**DATA IN THIS EXERCISE**
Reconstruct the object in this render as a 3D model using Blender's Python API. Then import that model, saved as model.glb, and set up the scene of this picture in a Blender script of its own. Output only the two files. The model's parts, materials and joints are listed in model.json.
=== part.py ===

--

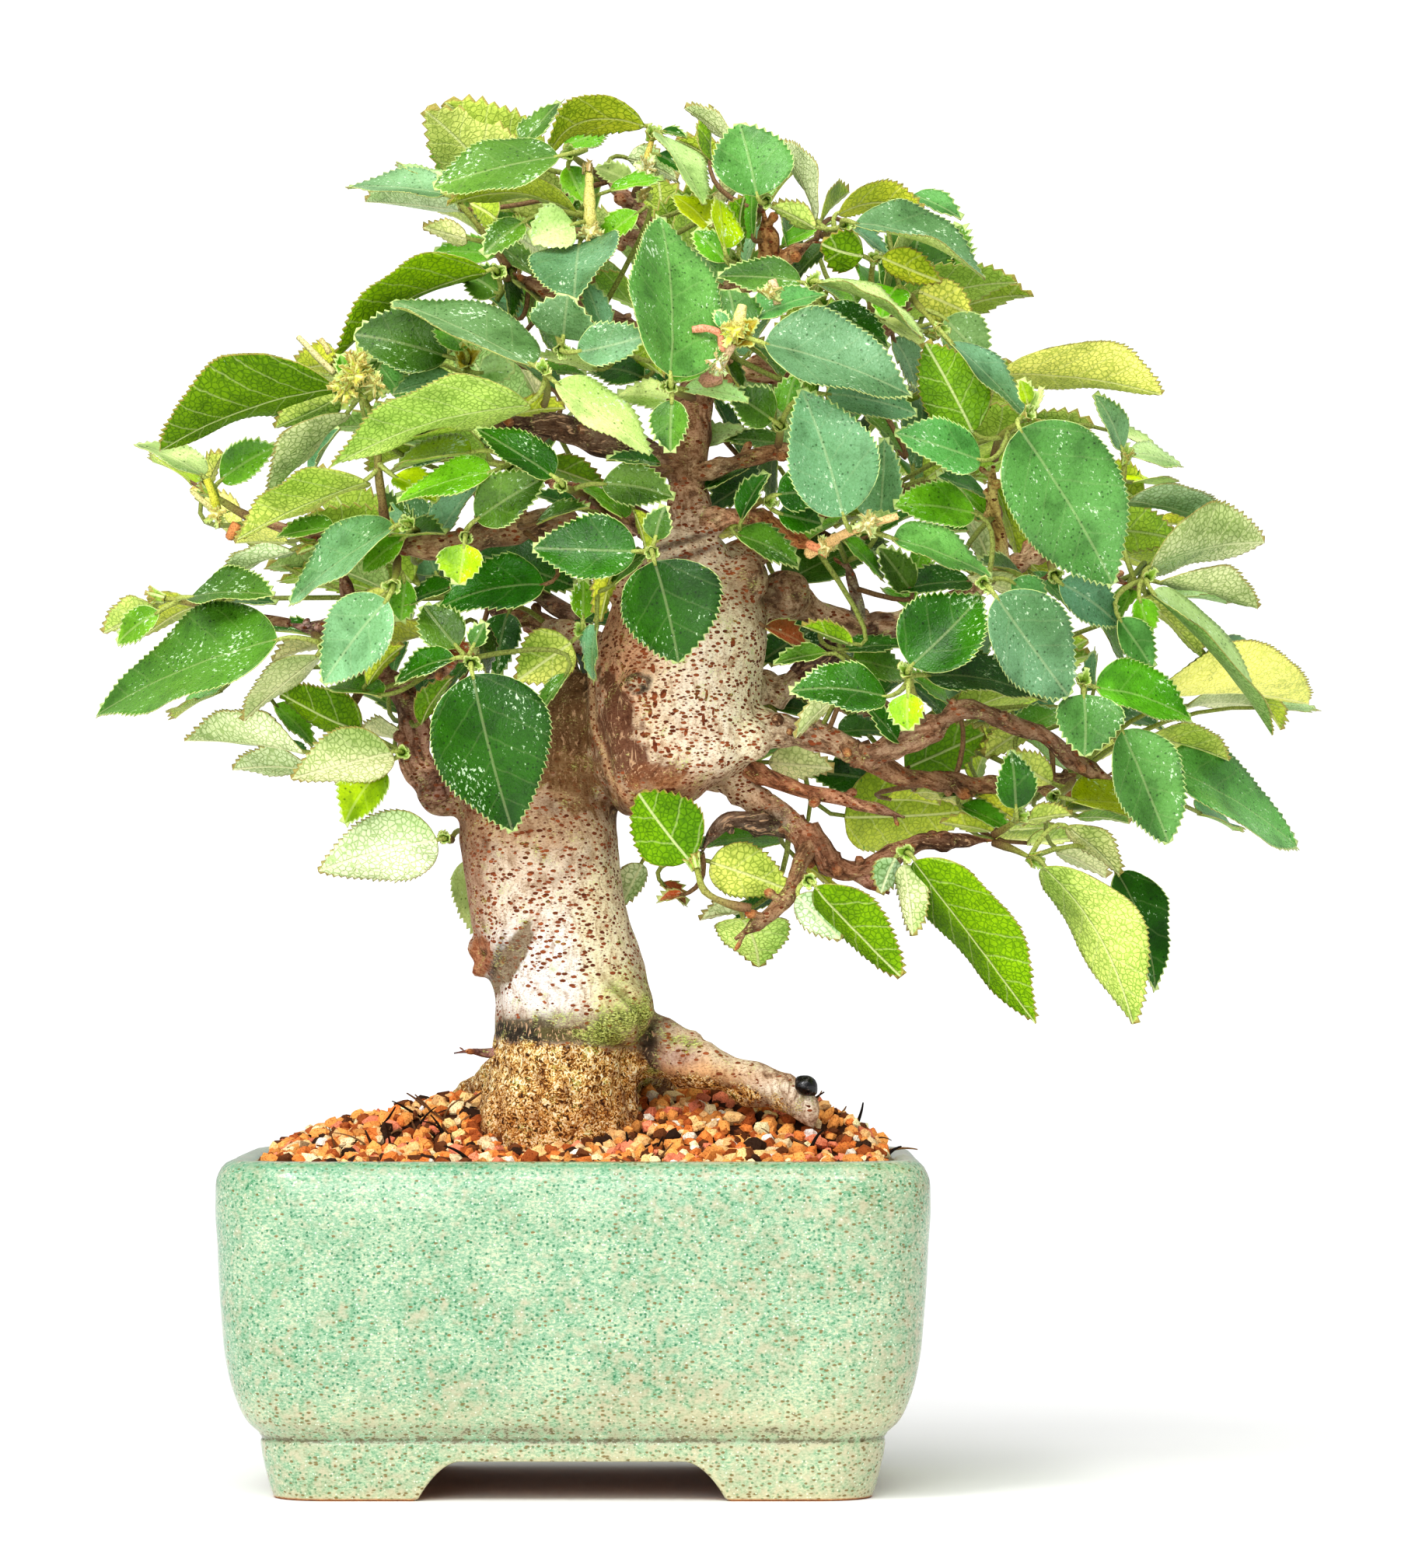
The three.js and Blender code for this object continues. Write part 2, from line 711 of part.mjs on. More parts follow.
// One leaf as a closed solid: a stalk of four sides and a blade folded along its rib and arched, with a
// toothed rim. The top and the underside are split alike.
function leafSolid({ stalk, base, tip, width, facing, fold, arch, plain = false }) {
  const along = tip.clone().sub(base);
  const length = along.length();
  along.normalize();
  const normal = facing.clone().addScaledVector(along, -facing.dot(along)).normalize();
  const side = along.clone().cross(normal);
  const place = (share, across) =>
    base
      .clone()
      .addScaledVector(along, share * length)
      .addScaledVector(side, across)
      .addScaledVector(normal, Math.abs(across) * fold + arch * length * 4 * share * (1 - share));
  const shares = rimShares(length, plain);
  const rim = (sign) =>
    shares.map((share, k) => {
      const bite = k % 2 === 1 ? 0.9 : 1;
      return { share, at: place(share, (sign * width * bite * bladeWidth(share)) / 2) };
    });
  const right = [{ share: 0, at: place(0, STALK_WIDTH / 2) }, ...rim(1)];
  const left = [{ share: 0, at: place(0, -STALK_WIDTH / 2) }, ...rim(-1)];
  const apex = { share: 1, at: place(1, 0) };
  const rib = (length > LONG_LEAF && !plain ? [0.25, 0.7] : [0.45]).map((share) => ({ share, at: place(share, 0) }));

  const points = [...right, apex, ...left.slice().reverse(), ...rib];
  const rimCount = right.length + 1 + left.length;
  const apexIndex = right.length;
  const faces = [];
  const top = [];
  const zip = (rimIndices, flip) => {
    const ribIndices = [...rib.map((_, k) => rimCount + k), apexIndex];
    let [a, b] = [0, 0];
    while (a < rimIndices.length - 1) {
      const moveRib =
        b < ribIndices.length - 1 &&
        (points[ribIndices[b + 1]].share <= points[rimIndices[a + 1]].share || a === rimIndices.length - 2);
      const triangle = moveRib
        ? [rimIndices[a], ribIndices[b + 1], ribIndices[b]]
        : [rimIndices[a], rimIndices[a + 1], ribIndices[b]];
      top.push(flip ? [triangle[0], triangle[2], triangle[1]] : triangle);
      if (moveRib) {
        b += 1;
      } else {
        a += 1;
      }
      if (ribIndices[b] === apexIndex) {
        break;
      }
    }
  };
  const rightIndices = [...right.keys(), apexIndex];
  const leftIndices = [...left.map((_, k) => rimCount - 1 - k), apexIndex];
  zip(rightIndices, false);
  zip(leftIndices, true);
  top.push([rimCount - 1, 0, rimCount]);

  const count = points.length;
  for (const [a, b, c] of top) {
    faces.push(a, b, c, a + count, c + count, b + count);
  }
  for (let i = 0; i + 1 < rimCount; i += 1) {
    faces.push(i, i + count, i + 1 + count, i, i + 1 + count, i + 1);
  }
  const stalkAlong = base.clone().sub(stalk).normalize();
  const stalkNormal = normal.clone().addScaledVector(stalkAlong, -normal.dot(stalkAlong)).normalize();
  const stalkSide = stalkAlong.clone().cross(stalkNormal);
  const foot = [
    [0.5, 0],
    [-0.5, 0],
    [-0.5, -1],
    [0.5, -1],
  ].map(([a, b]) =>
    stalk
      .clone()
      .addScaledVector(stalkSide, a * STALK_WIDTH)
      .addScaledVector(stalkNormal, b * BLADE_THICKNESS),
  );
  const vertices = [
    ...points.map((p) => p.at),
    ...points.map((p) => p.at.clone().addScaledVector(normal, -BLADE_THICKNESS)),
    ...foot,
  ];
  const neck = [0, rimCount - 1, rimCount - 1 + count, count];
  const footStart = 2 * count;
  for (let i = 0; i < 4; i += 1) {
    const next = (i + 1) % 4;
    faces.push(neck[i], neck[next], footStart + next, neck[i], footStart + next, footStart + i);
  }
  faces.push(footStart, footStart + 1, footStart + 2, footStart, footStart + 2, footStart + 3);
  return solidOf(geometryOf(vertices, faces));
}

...

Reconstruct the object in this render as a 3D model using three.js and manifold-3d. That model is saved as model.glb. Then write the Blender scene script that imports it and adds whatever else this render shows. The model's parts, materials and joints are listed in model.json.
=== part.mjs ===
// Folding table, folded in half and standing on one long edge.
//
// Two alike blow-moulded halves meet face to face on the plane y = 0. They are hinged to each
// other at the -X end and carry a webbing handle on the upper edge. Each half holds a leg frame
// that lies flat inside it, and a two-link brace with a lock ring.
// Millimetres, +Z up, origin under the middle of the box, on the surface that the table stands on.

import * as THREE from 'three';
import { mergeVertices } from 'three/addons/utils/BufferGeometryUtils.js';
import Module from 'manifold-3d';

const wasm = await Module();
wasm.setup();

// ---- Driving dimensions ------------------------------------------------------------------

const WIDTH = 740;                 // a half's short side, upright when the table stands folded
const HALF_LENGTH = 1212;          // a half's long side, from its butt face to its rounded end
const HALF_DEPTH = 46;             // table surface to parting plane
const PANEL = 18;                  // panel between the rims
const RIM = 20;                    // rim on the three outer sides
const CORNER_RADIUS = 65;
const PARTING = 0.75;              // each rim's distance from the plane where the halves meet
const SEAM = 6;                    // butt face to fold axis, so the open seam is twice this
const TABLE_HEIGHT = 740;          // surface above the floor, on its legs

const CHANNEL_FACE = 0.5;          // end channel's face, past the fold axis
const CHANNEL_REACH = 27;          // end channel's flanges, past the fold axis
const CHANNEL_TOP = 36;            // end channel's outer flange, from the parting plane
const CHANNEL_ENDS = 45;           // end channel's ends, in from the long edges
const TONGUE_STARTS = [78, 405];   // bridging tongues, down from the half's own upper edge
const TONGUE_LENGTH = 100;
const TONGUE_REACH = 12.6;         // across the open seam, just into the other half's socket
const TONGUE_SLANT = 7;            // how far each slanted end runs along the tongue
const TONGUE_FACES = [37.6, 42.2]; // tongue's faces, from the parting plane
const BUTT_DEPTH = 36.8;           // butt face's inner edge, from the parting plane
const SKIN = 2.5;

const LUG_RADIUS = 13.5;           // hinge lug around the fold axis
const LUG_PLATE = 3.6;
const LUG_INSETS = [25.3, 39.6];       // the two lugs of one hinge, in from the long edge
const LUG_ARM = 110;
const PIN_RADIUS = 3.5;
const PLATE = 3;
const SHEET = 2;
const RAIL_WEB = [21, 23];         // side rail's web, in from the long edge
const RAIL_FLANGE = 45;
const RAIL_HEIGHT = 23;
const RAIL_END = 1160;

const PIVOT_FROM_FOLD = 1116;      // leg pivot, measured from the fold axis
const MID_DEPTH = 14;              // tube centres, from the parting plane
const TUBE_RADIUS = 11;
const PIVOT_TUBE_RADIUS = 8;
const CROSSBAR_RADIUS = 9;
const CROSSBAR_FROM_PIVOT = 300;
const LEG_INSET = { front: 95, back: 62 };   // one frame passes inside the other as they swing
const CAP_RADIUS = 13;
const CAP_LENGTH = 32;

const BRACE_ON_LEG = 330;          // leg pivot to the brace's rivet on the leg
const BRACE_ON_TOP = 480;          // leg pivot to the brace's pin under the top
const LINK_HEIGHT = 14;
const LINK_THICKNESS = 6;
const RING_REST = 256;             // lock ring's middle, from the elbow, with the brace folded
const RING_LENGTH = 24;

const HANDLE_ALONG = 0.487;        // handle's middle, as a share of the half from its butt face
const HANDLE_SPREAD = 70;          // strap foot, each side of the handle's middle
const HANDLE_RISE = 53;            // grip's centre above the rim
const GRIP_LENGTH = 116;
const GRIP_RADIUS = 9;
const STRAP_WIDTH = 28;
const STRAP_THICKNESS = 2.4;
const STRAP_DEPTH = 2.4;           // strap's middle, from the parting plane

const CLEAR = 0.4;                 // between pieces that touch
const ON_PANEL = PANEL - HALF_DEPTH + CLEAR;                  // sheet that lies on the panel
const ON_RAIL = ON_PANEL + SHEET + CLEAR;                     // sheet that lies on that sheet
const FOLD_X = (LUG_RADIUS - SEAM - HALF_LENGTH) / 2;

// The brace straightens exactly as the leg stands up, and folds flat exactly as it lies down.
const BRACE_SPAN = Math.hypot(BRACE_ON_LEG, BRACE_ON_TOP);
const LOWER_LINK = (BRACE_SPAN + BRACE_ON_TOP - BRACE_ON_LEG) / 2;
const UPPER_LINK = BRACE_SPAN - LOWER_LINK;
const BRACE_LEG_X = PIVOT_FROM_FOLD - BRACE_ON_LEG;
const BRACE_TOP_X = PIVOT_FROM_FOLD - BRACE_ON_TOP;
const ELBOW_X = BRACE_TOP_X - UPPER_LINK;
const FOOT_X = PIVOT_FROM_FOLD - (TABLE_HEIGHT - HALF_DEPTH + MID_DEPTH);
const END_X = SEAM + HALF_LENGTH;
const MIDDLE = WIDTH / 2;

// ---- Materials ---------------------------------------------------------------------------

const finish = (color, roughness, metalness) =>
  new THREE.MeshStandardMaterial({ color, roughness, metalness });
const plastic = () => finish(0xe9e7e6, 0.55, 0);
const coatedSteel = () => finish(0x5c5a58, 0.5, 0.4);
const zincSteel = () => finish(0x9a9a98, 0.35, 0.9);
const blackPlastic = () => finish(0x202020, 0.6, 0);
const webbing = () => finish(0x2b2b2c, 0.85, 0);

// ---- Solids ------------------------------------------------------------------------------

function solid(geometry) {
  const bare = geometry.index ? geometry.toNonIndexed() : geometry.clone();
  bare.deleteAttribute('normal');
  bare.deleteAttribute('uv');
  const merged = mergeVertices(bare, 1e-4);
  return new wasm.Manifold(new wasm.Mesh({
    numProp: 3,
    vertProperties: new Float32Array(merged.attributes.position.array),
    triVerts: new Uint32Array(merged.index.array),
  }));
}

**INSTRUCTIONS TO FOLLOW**
From the data above, gather every line that includes the word "render".

**FINISHED ANSWER**
Reconstruct the object in this render as a 3D model using Blender's Python API. Then import that model, saved as model.glb, and set up the scene of this picture in a Blender script of its own. Output only the two files. The model's parts, materials and joints are listed in model.json.
Reconstruct the object in this render as a 3D model using three.js and manifold-3d. That model is saved as model.glb. Then write the Blender scene script that imports it and adds whatever else this render shows. The model's parts, materials and joints are listed in model.json.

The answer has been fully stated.